Anglo Irish Bank losses hit record level in first half

Bailed out Anglo Irish Bank on Tuesday reported the biggest first-half loss in Irish corporate history, hit by soaring bad debt and a weak economy, forcing the cash-strapped government to put in even more money to keep it afloat.

Anglo, which was nationalised in early 2009 to save it from collapse, said in a results statement that it made a record pre-tax loss of 8.2 billion euros (10.4 billion dollars) in the six months to the end of June.

The shortfall included a huge impairment charge of 4.8 billion euros, while Anglo also faced a 3.5-billion-euro loss on loans it sold at a discount to the National Asset Management Agency (NAMA). An impairment charge acknowledges unexpected costs or losses, such as bad debts.

The bank also revealed on Tuesday that the Irish government had pumped another 8.58 billion euros into the troubled group.

In recent years, top Irish lenders have become grossly over-exposed to lending to property markets, most notably in commercial property.

Anglo chief executive Mike Aynsley, who took the top job in September 2009, slammed the group's previous management over the failed strategy.

"Domestic and international economic conditions have clearly had very serious repercussions for the group," Aynsley said in the earnings release.

"The bank, under the previous management, entered this economic downturn over-leveraged and over-exposed to commercial property markets.

"The unprecedented contraction in economic output and the legacy effects of the policy mistakes pre-nationalisation have had a considerable adverse impact on the group's results and financial position, contributing to a loss for the six-month period of 8.2 billion euros."

The Irish government has set up the NAMA -- a so-called 'bad bank' -- to buy soured property loans from banks at a discounted price in a bid to stabilise the sector and remove toxic assets from balance sheets.

Anglo Irish, like many rival banks, was ravaged by the global financial crisis and a deep recession, alongside the property market meltdown, resulting in billions of euros of bad debts -- or loans that have to be written off.

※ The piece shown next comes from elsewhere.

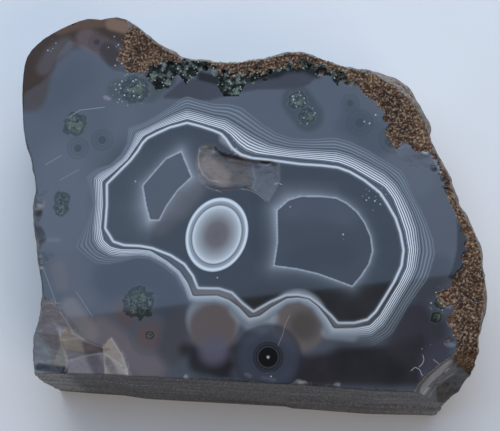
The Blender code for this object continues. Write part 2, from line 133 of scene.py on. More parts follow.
GREY_EDGE: Line = (
    (-34.9, -1.3), (-34.1, 2.0), (-34.8, 5.4), (-35.8, 7.9), (-33.4, 9.7), (-30.4, 10.5),
    (-28.0, 12.7), (-26.5, 15.5), (-26.3, 18.9), (-22.6, 20.1), (-19.3, 22.0), (-16.3, 23.9),
    (-14.8, 25.2), (-13.1, 25.8), (-10.2, 24.8), (-7.1, 24.0), (-3.7, 23.9), (-1.0, 23.1),
    (1.2, 21.4), (3.9, 19.1), (7.0, 17.1), (10.3, 15.9), (14.3, 15.6), (19.8, 15.9),
    (23.1, 14.9), (27.0, 12.9), (30.7, 10.5), (34.1, 8.3), (35.3, 6.3), (36.4, 3.2),
    (38.1, -0.1), (39.5, -3.4), (40.7, -6.9), (41.0, -10.0), (40.1, -13.0), (39.2, -15.5),
    (37.3, -18.0), (35.3, -20.8), (33.4, -24.0), (31.4, -27.2), (27.7, -29.5), (22.6, -30.0),
    (17.2, -29.5), (15.3, -25.8), (13.6, -22.8), (11.6, -21.5), (9.5, -21.7), (7.5, -23.2),
    (5.3, -24.5), (1.0, -26.0), (-2.1, -24.7), (-4.3, -22.3), (-6.7, -21.4), (-10.6, -21.6),
    (-12.8, -21.6), (-13.8, -17.7), (-15.4, -14.5), (-18.2, -12.2), (-21.2, -10.5), (-24.1, -10.2),
    (-27.4, -11.0), (-30.5, -11.6), (-33.2, -11.4), (-35.9, -9.5), (-37.8, -7.8), (-36.3, -4.5),
)

# How far the bright lines run together into a solid band, 0 to 1, at places along them

MERGED: tuple[tuple[float, float, float], ...] = (
    (-33.0, 1.0, 0.2), (-33.0, -4.0, 0.2), (-33.0, 6.0, 0.15), (-30.0, 9.5, 0.05), (-26.0, 13.0, 0.0),
    (-22.0, 18.0, 0.0), (-14.0, 22.0, 0.0), (-6.0, 19.5, 0.0), (2.0, 14.5, 0.1), (10.0, 12.5, 0.1),
    (20.0, 11.5, 0.0), (28.0, 8.0, 0.0), (34.0, 0.0, 0.0), (36.5, -9.0, 0.0), (33.0, -18.0, 0.0),
    (29.0, -25.0, 0.15), (23.0, -27.0, 0.9), (19.0, -26.5, 1.0), (15.0, -22.0, 1.0), (10.0, -20.0, 1.0),
    (5.0, -22.5, 1.0), (0.0, -23.5, 1.0), (-4.0, -20.0, 1.0), (-10.0, -19.5, 1.0), (-13.5, -14.0, 0.2),
    (-17.0, -11.0, 0.1), (-22.0, -9.0, 0.1), (-28.0, -9.0, 0.15), (-32.0, -7.0, 0.2),
)

# The angular cells inside the ribbon: corners, then the halo outside each corner as (reach, strength)

LEFT_CELL: Line = (
    (-14.4, 13.4), (-17.8, 11.8), (-20.0, 9.3), (-23.0, 5.8), (-22.2, 1.4), (-21.3, -1.9),
    (-19.2, -2.0), (-17.6, 1.2), (-15.1, 4.7), (-12.0, 7.6),
)
LEFT_HALO: Line = (
    (1.2, 0.5), (1.0, 0.3), (1.0, 0.3), (1.1, 0.35), (1.6, 0.6), (1.5, 0.6),
    (0.5, 0.2), (1.9, 0.24), (1.9, 0.24), (1.5, 0.45),
)
RIGHT_CELL: Line = (
    (6.9, -0.1), (9.5, 2.2), (12.2, 3.0), (16.4, 2.9), (19.9, 2.5), (22.2, 1.3),
    (24.5, -0.7), (26.1, -3.1), (27.3, -6.0), (27.7, -9.2), (26.9, -12.0), (25.2, -14.6),
    (23.2, -16.9), (20.1, -15.7), (15.8, -14.1), (11.2, -13.0), (6.2, -12.3), (7.0, -7.1),
)
RIGHT_HALO: Line = (
    (1.3, 0.62), (1.2, 0.55), (1.0, 0.42), (0.9, 0.36), (0.7, 0.33), (0.6, 0.3),
    (0.6, 0.3), (0.6, 0.3), (0.6, 0.3), (0.6, 0.3), (0.6, 0.3), (0.8, 0.3),
    (1.0, 0.3), (0.9, 0.3), (0.8, 0.3), (0.8, 0.34), (1.1, 0.4), (1.1, 0.42),
)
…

"The severe contraction in the Irish property market, rising unemployment and weak consumer demand which characterised 2009 continued to influence asset prices and impairment charges into the first half of 2010, culminating in the reporting of a pre-tax loss," added chairman Alan Dukes.

"In addition, international funding markets were stressed during the period, which impacted the bank's funding and liquidity position."

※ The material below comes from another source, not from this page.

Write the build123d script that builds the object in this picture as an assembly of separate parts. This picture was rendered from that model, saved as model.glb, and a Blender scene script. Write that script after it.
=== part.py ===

The latest injection of state cash, meanwhile, means that Anglo Irish Bank has now received a staggering total of 22.88 billion euros in government money.

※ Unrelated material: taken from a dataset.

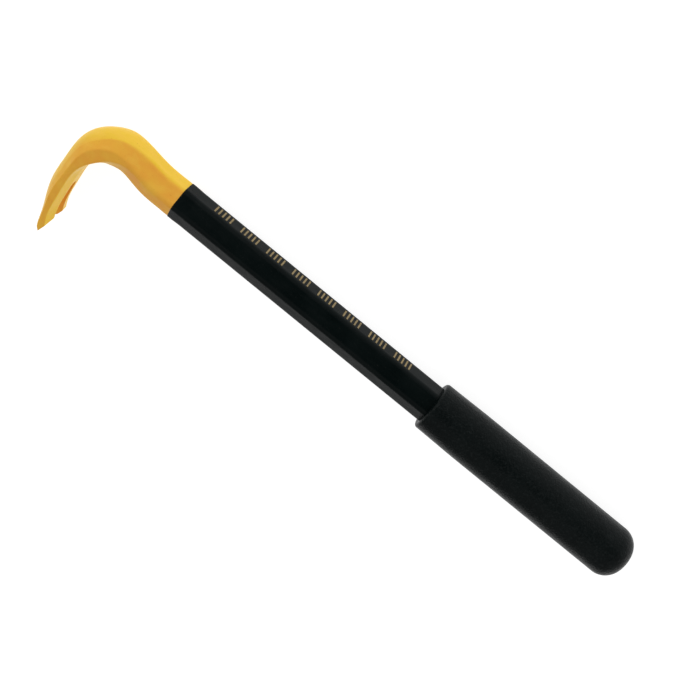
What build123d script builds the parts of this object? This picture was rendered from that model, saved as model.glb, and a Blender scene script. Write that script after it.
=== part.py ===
from build123d import *
import os
from collections import namedtuple
from math import cos, radians, sin, tan

# A nail-pulling pry bar, or cat's paw: one forged bar of hexagon steel whose end is
# flattened, bent into a hook and notched into a claw, with an enamel coat on the claw,
# a black coat on the shank and a moulded grip over the rear end.
# The tool lies on its side. X runs along the shank from the claw to the grip, Y points to
# the back of the hook, and Z is up. The origin is under the middle of the tool, on the
# surface that it lies on.

# ---------------------------------------------------------------- driving dimensions (mm)
across_flats = 14.3          # 9/16 in hexagon bar
corner_radius = 2.6          # rolled corners of the bar
side_flat_half = 7.8         # the bar's rounded side corner, as a narrow flat

enamel_thick = 0.25          # yellow enamel on claw and neck
coat_thick = 0.32            # black coat on the shank
lap_length = 2.5             # the black coat's run over the enamel
lap_thick = 0.45             # outer height of that lap over the steel
lap_edge_thick = 0.32        # its rounded front edge
lap_edge_length = 0.25
bead_length = 6.0            # lap and the raised stretch behind it

exposed_shank = 130.0        # from the colour line to the front of the grip
grip_length = 103.0
grip_radius = 11.2
grip_front_radius = 10.9
grip_swell = 20.0            # the grip reaches its full radius this far back
grip_edge_round = 1.3
grip_end_round = 8.5
grip_end_wall = 7.0          # rubber behind the end of the bar

neck_straight = 8.0          # the bar runs straight on before the neck begins to lean
lean_angle = 11.0            # the neck leans back before it hooks
lean_radius = 40.0
lean_length = 7.3
bend_radius = 16.4
bend_angle = 91.0
blade_radius = 71.0          # the claw curls gently on towards its points
blade_angle = 33.0

slot_root_half = 1.7         # half widths of the nail slot, halfway through the blade
slot_mouth_half = 3.1
slot_flare = 0.15            # its walls open towards the belly, half width per mm of depth
slot_corner = 3.0            # the points' inner corners are set back this far
slot_above = 6.0             # the cut's reach from the blade's middle to each side
slot_below = 10.0
slot_root_at = 65.5          # distances along the bar's middle line from the colour line
tip_at = 87.0
tip_skew = 3.5               # the ground edge is not quite square: the lower point is shorter
tip_height = 1.0             # the cutting edge, towards the back from the middle line
belly_grind = 40.0           # ground faces of each point, measured from the blade
back_grind = 20.0
grind_depth = 12.0

mark_width = 0.7             # printed bars on the back flat
mark_height = 4.6
mark_thick = 0.12
mark_pitch = 1.9
marks_in_group = 5
group_pitch = 13.1
mark_groups = 8
marks_start = 14.0

# where the colour line lies in the tool's frame
colour_line_x = -92.75
shank_y = 19.06
shank_z = grip_radius

# ---------------------------------------------------------------- worked out from them
flat = across_flats / 2
hex_flat_half = flat * tan(radians(30))
side_rise = flat - (2 * hex_flat_half - side_flat_half) * tan(radians(60))
grip_end = exposed_shank + grip_length
bar_end = grip_end - grip_end_wall

hook_plane = Plane(origin=(colour_line_x, shank_y, shank_z))
shank_plane = Plane(origin=(colour_line_x, shank_y, shank_z), x_dir=(0, 0, 1), z_dir=(-1, 0, 0))

# Cross-sections of the hook, from the neck to the points. Each row: distance along the
# middle line, thickness, half width over the sides, half width of the back facet, its
# crown, depth of the side face below the crest of the back, its height above the belly,
# half width of the belly facet, and edge radius.
Section = namedtuple("Section", "at thick side back crown shoulder heel belly edge")


def bar_section(at):
    """The plain hexagon bar as a hook section."""
    return Section(at, across_flats, side_flat_half, hex_flat_half, 0,
                   side_rise, side_rise, hex_flat_half, corner_radius)


sections = [
    bar_section(0),
    bar_section(4.5),
    bar_section(9),
    bar_section(13.5),
    Section(18, 13.9, 7.9, 4.15, 0.0, 6.2, 6.2, 4.1, 2.4),
    Section(27, 13.5, 8.7, 5.3, 0.8, 5.6, 4.7, 4.4, 1.9),
    Section(36, 12.7, 9.9, 7.4, 2.4, 5.3, 2.1, 4.4, 1.4),
    Section(45, 10.6, 10.2, 8.0, 3.1, 5.45, 0.6, 3.1, 1.0),
    Section(54, 8.4, 9.7, 7.8, 2.9, 4.95, 0.85, 2.6, 0.9),
    Section(63, 8.2, 9.3, 7.6, 2.8, 4.4, 0.95, 3.0, 0.8),
    Section(72, 7.0, 9.2, 7.5, 2.3, 3.35, 0.95, 3.0, 0.7),
    Section(81, 5.5, 9.2, 7.6, 1.5, 2.15, 1.0, 3.0, 0.6),
    Section(90, 3.8, 9.1, 7.6, 0.7, 1.2, 1.0, 3.0, 0.4),
]

with BuildLine(hook_plane) as middle_line:
    neck = Line((0, 0), (-neck_straight, 0))
    kick = JernArc(start=neck @ 1, tangent=neck % 1, radius=lean_radius, arc_size=-lean_angle)
    lean = Line(kick @ 1, kick @ 1 + (kick % 1) * lean_length)
    bend = JernArc(start=lean @ 1, tangent=lean % 1, radius=bend_radius, arc_size=bend_angle)
    blade = JernArc(start=bend @ 1, tangent=bend % 1, radius=blade_radius, arc_size=blade_angle)

middle = middle_line.wire()


def section_plane(at):
    """Plane across the bar at a distance along its middle line: local X is across the
    tool, local Y points to the back of the hook and Z on towards the points."""
    return Plane(
        origin=middle.position_at(at, PositionMode.LENGTH),
        x_dir=(0, 0, 1),
        z_dir=middle.tangent_at(at, PositionMode.LENGTH),
    )


def outline(row, skin, plane):
    """One cross-section of the bar on its plane, grown by skin on every side. The edges of
    the back and belly facets move outwards by a third of that along the facet."""
    top = row.thick / 2 + skin
    back_edge = (row.back + skin / 3, top - row.crown)
    shoulder = (row.side + skin, row.thick / 2 - row.shoulder)
    heel = (row.side + skin, row.heel - row.thick / 2)
    belly_edge = (row.belly + skin / 3, -top)
    right = [back_edge, shoulder, heel, belly_edge]
    left = [(-x, y) for x, y in reversed(right)]
    with BuildSketch(plane) as face:
        with BuildLine():
            Polyline(*right, *left)
            if row.crown:
                ThreePointArc(left[-1], (0, top), right[0])
            else:
                Line(left[-1], right[0])
        make_face()
        fillet(face.vertices(), radius=row.edge)
    return face.sketch


def slot_outline(skin, depth):
    """Outline of the nail slot, depth mm towards the belly from the blade's middle, on a
    plane square to the blade at the slot's closed end."""
    root_plane = section_plane(slot_root_at)
    plane = Plane(
        origin=root_plane.origin - root_plane.y_dir * depth,
        x_dir=root_plane.z_dir,
        z_dir=root_plane.y_dir,
    )
    grow = slot_flare * depth - skin
    run = tip_at - slot_root_at + skin
    upper = [
        (0, slot_root_half + grow),
        (run - slot_corner, slot_mouth_half + grow),
        (run + slot_corner, grip_radius),
        (run + grind_depth, grip_radius),
    ]
    lower = [(x, -y) for x, y in reversed(upper)]
    with BuildSketch(plane) as face:
        with BuildLine():
            Polyline(*upper, *lower)
            ThreePointArc(lower[-1], (-slot_root_half - grow, 0), upper[0])
        make_face()
    return face.sketch


def hook_shape(skin):
    """Neck, bend and notched claw, grown outwards by a coat of thickness skin."""
    outlines = [outline(row, skin, section_plane(row.at)) for row in sections]
    slot_outlines = [slot_outline(skin, depth) for depth in (-slot_above, slot_below)]
    with BuildPart() as hook:
        loft(outlines)
        loft(slot_outlines, ruled=True, mode=Mode.SUBTRACT)
        # each point is ground on both faces to a cutting edge
        tip = section_plane(tip_at).rotated((0, tip_skew, 0))
        edge = tip.origin + tip.y_dir * tip_height
        for angle, side in ((belly_grind, -1), (back_grind, 1)):
            away = tip.z_dir * sin(radians(angle)) + tip.y_dir * side * cos(radians(angle))
            grind_plane = Plane(origin=edge + away * skin, x_dir=away, z_dir=tip.x_dir)
            with BuildSketch(grind_plane):
                Rectangle(grind_depth, 2 * grind_depth, align=(Align.MIN, Align.CENTER))
            extrude(amount=2 * grip_radius, both=True, mode=Mode.SUBTRACT)
    return hook.part


def shank_shape(skin, start, end, end_skin=None):
    """Straight hexagon bar from start to end, measured from the colour line, grown by
    skin, or by skin at its start and end_skin at its end."""
    skins = (skin, skin if end_skin is None else end_skin)
    ends = [
        outline(bar_section(0), grown, shank_plane.offset(-place))
        for grown, place in zip(skins, (start, end))
    ]
    with BuildPart() as shank:
        loft(ends, ruled=True)
    return shank.part


# ---------------------------------------------------------------- the forged bar
with BuildPart() as steel_bar:
    add(shank_shape(0, 0, bar_end))
    add(hook_shape(0))

# ---------------------------------------------------------------- enamel on claw and neck
with BuildPart() as claw_enamel:
    add(shank_shape(enamel_thick, 0, lap_length))
    add(hook_shape(enamel_thick))
    add(steel_bar.part, mode=Mode.SUBTRACT)

# ---------------------------------------------------------------- black coat on the shank
with BuildPart() as shank_coat:
    add(shank_shape(lap_edge_thick, 0, lap_edge_length, lap_thick))
    add(shank_shape(lap_thick, lap_edge_length, lap_length))
    add(shank_shape(lap_thick, lap_length, bead_length, coat_thick))
    add(shank_shape(coat_thick, bead_length, bar_end + coat_thick))
    add(steel_bar.part, mode=Mode.SUBTRACT)
    add(claw_enamel.part, mode=Mode.SUBTRACT)

# ---------------------------------------------------------------- moulded grip
with BuildPart() as grip:
    with BuildSketch(hook_plane):
        with BuildLine():
            Polyline(
                (exposed_shank, 0),
                (exposed_shank, grip_front_radius),
                (exposed_shank + grip_swell, grip_radius),
                (grip_end, grip_radius),
                (grip_end, 0),
                close=True,
            )
        make_face()
    revolve(axis=Axis(hook_plane.origin, (1, 0, 0)))
    fillet(edges().filter_by(GeomType.CIRCLE).sort_by(Axis.X)[0], radius=grip_edge_round)
    fillet(edges().filter_by(GeomType.CIRCLE).sort_by(Axis.X)[-1], radius=grip_end_round)
    add(shank_shape(coat_thick, 0, bar_end + coat_thick), mode=Mode.SUBTRACT)

# ---------------------------------------------------------------- printed bars
with BuildPart() as marking_bars:
    marks_plane = Plane(
        origin=hook_plane.origin + Vector(0, flat + coat_thick, 0), x_dir=(1, 0, 0), z_dir=(0, 1, 0)
    )
    with BuildSketch(marks_plane):
        for group in range(mark_groups):
            for bar in range(marks_in_group):
                with Locations((marks_start + group * group_pitch + bar * mark_pitch, 0)):
                    Rectangle(mark_width, mark_height)
    extrude(amount=mark_thick)

# ---------------------------------------------------------------- write the parts
pieces = {
    "steel_bar": steel_bar,
    "claw_enamel": claw_enamel,
    "shank_coat": shank_coat,
    "grip": grip,
    "marking_bars": marking_bars,
}
os.makedirs("parts", exist_ok=True)
for name, piece in pieces.items():
    piece.part.label = name
    export_step(piece.part, f"parts/{name}.step")
    box = piece.part.bounding_box()
    print(name, len(piece.part.solids()), "solids", round(piece.part.volume, 1), "mm3", box.min, box.max)
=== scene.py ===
"""Looks of the nail claw pry bar: enamelled claw, coated shank, moulded cushion grip and
printed bars, lying on a pale floor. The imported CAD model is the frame, in metres."""
import math

import bpy
from mathutils import Matrix, Vector

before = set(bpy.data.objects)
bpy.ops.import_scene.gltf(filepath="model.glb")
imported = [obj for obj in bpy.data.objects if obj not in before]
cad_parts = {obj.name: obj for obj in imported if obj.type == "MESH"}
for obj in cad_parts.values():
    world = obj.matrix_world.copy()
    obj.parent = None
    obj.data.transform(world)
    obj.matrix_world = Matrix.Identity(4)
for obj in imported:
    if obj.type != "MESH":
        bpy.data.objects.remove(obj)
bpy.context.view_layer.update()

# ------------------------------------------------------------------ node helpers


class Finish:
    """A procedural material under construction, around one Principled shader."""

    def __init__(self, name):
        self.material = bpy.data.materials.new(name)
        self.material.use_nodes = True
        self.tree = self.material.node_tree
        self.tree.nodes.clear()
        output = self.node("OutputMaterial")
        self.shader = self.node("BsdfPrincipled")
        self.link(self.shader.outputs["BSDF"], output.inputs["Surface"])
        self.place = self.node("TexCoord").outputs["Object"]

    def node(self, kind):
        return self.tree.nodes.new("ShaderNode" + kind)

    def link(self, source, socket):
        self.tree.links.new(source, socket)

    def feed(self, value, socket):
        """Links an output into a socket, or sets a constant on it."""
        if isinstance(value, bpy.types.NodeSocket):
            self.link(value, socket)
        else:
            socket.default_value = value

    def stretched(self, x, y, z):
        """Object coordinates scaled along each axis."""
        mapping = self.node("Mapping")
        self.link(self.place, mapping.inputs["Vector"])
        mapping.inputs["Scale"].default_value = (x, y, z)
        return mapping.outputs["Vector"]

    def noise(self, size, detail=3.0, roughness=0.55, place=None):
        """Noise from 0 to 1 whose blotches are about size metres across."""
        noise = self.node("TexNoise")
        self.link(place or self.place, noise.inputs["Vector"])
        noise.inputs["Scale"].default_value = 1.0 / size
        noise.inputs["Detail"].default_value = detail
        noise.inputs["Roughness"].default_value = roughness
        return noise.outputs["Fac"]

    def cells(self, size):
        """Distance in a cell pattern whose cells are about size metres across."""
        cells = self.node("TexVoronoi")
        self.link(self.place, cells.inputs["Vector"])
        cells.inputs["Scale"].default_value = 1.0 / size
        return cells.outputs["Distance"]

    def remap(self, value, low, high, to_low, to_high):
        """Takes low..high to to_low..to_high with a smooth step, clamped at both ends."""
        remap = self.node("MapRange")
        remap.interpolation_type = "SMOOTHSTEP"
        self.feed(value, remap.inputs["Value"])
        for name, number in (
            ("From Min", low),
            ("From Max", high),
            ("To Min", to_low),
            ("To Max", to_high),
        ):
            remap.inputs[name].default_value = number
        return remap.outputs["Result"]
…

The extra funds were needed "in order to protect the capital position of the group" amid the worsening losses, it said.

Anglo added Tuesday that it would seek to wind down at least 80 percent of its business over the next 10 years.

"We have considered in detail a number of alternative strategic options for the future of the bank, including an immediate liquidation," Dukes said.

"After detailed consideration, we have decided to pursue a plan to split the bank, winding down at least 80 percent of the old bank and creating a new viable bank from the remaining good quality loan assets.

"It is the board's strong view that this restructuring plan represents the best possible outcome for the taxpayer of all the alternatives available."

Finance Minister Brian Lenihan said the government wanted a solution for Anglo that would minimise the cost for the taxpayer.

"We are at a very advanced stage in our discussions with Brussels in relation to the future of the bank. Today the final documentation was despatched from our department (of finance) to Brussels," he told RTE radio.

The results were published one week after Standard and Poor's lowered Ireland's sovereign credit rating to AA- from AA, saying the projected fiscal cost of financial-sector state support had increased significantly.

"This is another grim set of results for the nationalised bank," said GFT analyst David Morrison.

"While not a complete surprise, the results remind investors that Ireland's problems are far from over, as the government is forced to pour in more funds to keep the bank afloat."